私の幼少時代(幼稚園入園前) ~暮らし~
時期:1955年頃
更新:2023年5月15日(月)
うちの家族5人が住んでいた家は、母方の祖父の屋敷(敷地)内に祖父が建てた3軒の借家のうちの一つであった。
1階は、和室1部屋(6~8畳くらい)と土間、台所、2階は和室2部屋(3畳、6畳程度)だった様な記憶がある。トイレは濡れ縁の端についていた。勿論、水洗など整備されていない時代だったので、便を溜めて汲み取る方式の昔ながらの便所である。風呂は無くて、祖父の母屋の風呂に入っていた。
当時の私の遊び場と言えば、敷地内の中庭か、表の道を渡って正面の坂道を登った先にある祖原公園であった。あの頃は、公園の事を何故か遊園地と呼んでいた。「遊園地で遊んでくる」といった具合である。
祖父の母屋には、母の長兄家族が同居していたが、長女(私の従姉)が私より1歳上で同年代だったので、毎日、従姉とママゴトをしたり婦人会ごっこをしたり、たまにはお医者さんごっこもしたりして遊んでいた。
祖父所有の3軒の借家のうち、敷地の西側の2階建ての家は私の家族が住んでいたが、南側(国鉄線路沿い)の2軒には、大坪さんという母子家庭の家族と、川添さんという家族が住んでいた。大坪さんのところには兄と同年齢の息子がおり、川添さんのところには姉と同年齢の娘がいた。どちらのお母さんも、とても綺麗な人だったのを憶えている。
大坪さんは、その後、藤間流の日本舞踊の名取(なとり)さんになられて近くの曙町(あけぼのまち)に移転され、日舞の教室を始められたが、つい最近まで、母はそちらで日本舞踊を習っていた。もっとも、ここ数十年は、踊りの稽古と言うよりは世間話をしに行くのが目的であり、お茶とお菓子を食べながら話をして来るのが楽しみの様であったが。
この大坪さんには、私ら夫婦が1987年に結婚して福岡で福岡在住の親戚向けの披露宴をした際に、踊りを披露して戴いたが、踊りの曲の録音テープが、プレイヤーの故障か何かで段々早回りになったのに、それにきちんと合わせて最後まで踊り切ったのには、さすが日舞のお師匠さんだと感心したものである。

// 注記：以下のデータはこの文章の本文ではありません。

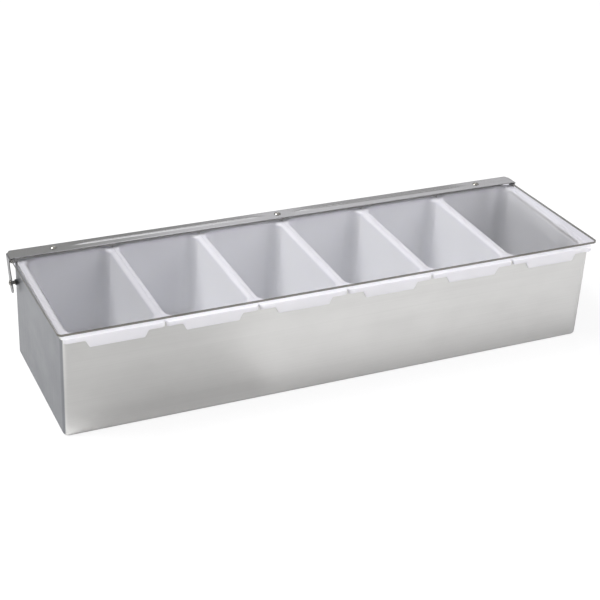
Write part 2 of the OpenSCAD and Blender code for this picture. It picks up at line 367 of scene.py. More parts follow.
class Finish:
    """A material, or a world, and the nodes that make it."""

    def __init__(self, name, world=None):
        self.material = world or bpy.data.materials.new(name)
        self.material.use_nodes = True
        self.tree = self.material.node_tree
        self.tree.nodes.clear()

    def add(self, kind, settings=None, inputs=None, output=0):
        """Adds a node: its settings first, then values or links for its sockets."""
        node = self.tree.nodes.new("ShaderNode" + kind)
        for name, value in (settings or {}).items():
            setattr(node, name, value)
        for name, value in (inputs or {}).items():
            socket = self.find(node.inputs, name)
            if isinstance(value, Socket):
                self.tree.links.new(value.socket, socket)
            else:
                socket.default_value = value
        return Socket(self, self.find(node.outputs, output)) if node.outputs else None

    def several(self, kind, names, inputs=None):
        """Adds a node and gives several of its outputs."""
        outputs = self.add(kind, inputs=inputs).socket.node.outputs
        return [Socket(self, outputs[name]) for name in names]

    @staticmethod
    def find(sockets, name):
        """A socket by its number, its identifier or its name."""
        if isinstance(name, int):
            return sockets[name]
        return next((s for s in sockets if s.identifier == name), None) or sockets[name]

    def outlook(self):
        """Whether the camera or a clear thing looks, and the colour that it sees in the
        surroundings: white, or pale grey through the pane."""
        camera, clear, panes = self.several("LightPath", (
            "Is Camera Ray", "Is Transmission Ray", "Transparent Depth"))
        return camera.largest(clear), self.blend(panes, WHITE, BEHIND_PANE)

    def noise(self, squeeze, scale, detail, roughness):
        """Noise over the object, finer along each axis by squeeze."""
        where = self.add("TexCoord", output="Object")
        where = self.add("Mapping", inputs={"Vector": where, "Scale": squeeze})
        return self.add("TexNoise", inputs={
            "Vector": where, "Scale": scale, "Detail": detail, "Roughness": roughness})

    def band(self, value, low, high, to_low=0.0, to_high=1.0):
        """The value mapped from low..high to to_low..to_high, and held at the ends."""
        return self.add("MapRange", inputs={
            0: value, 1: low, 2: high, 3: to_low, 4: to_high})

    def blend(self, factor, first, second):
        return self.add("Mix", {"data_type": "RGBA"}, {
            "Factor_Float": factor, "A_Color": first, "B_Color": second}, "Result_Color")

    def sideways(self):
        """The share of the surface's normal that points along X."""
        normal = self.add("NewGeometry", output="Normal")
        return self.add("SeparateXYZ", inputs={0: normal}, output="X")

    def tinted(self, colour, factor, share):
        """The colour made darker by up to share where the factor is low."""
        dark = tuple(c * (1 - share) for c in colour)
        return self.blend(factor, (*dark, 1.0), (*colour, 1.0))

    def bump(self, height, strength, depth):
        return self.add("Bump", inputs={
            "Height": height, "Strength": strength, "Distance": depth})

    def principled(self, **inputs):
        named = {key.replace("_", " ").title(): value for key, value in inputs.items()}
        return self.add("BsdfPrincipled", inputs=named)

    def done(self, shader):
        self.add("OutputMaterial", inputs={"Surface": shader})
        return self.material


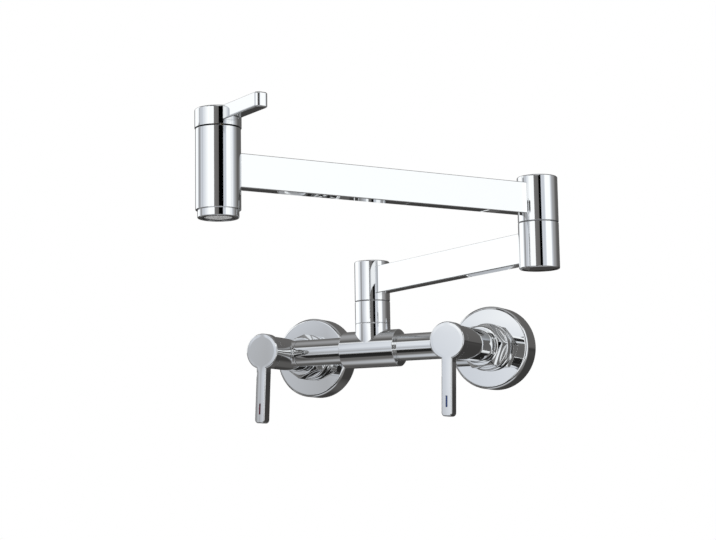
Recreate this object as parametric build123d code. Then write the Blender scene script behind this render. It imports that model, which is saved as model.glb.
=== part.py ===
from build123d import *
from math import radians, tan
import os

# Wall mounted pot filler with two inlets, two lever handles, a bridge, a folding
# double arm and a shut-off valve with its own lever over the outlet.
#
# Millimetres. The origin lies on the wall face, midway between the two inlets.
# +X is to the right as seen by the user, +Y goes into the wall and +Z is up, so
# the tap stands out of the wall towards -Y. The hot side is on the left, at -X.
# The arms lie as the product stands at rest: bent out from the wall.

# ---------------------------------------------------------------- driving sizes

# Supply pipes in the wall
inlet_spacing = 150.0
wall_thread_diameter = 20.955  # G 1/2 outside thread
wall_thread_length = 15.0
union_thread_diameter = 26.441  # G 3/4 outside thread
water_bore = 11.0

# Wall flanges, pressed from sheet
flange_diameter = 61.2
flange_depth = 16.2
flange_sheet = 1.2
flange_edge_radius = 2.1

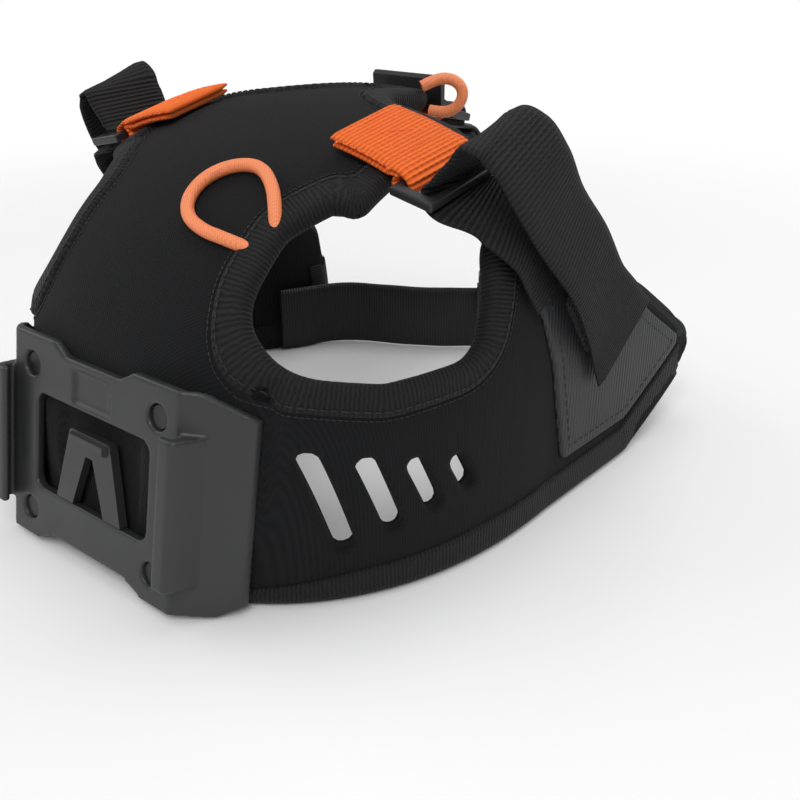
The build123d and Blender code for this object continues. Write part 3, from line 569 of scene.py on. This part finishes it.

私が憶えている当時の父の仕事は、オート三輪というオートバイの後ろに荷台を着けた様な車で、博多港に水揚げされた鮮魚を福岡市内の魚屋さんに配達する仕事であった。当時は、まだ、どの魚屋さんでも自家用車を所有していると言う様な豊かな時代では無かったので、鮮魚の配達という需要もあったのだろうと思う。
時々、オート三輪の助手席に乗って配達に着いていった事もあった。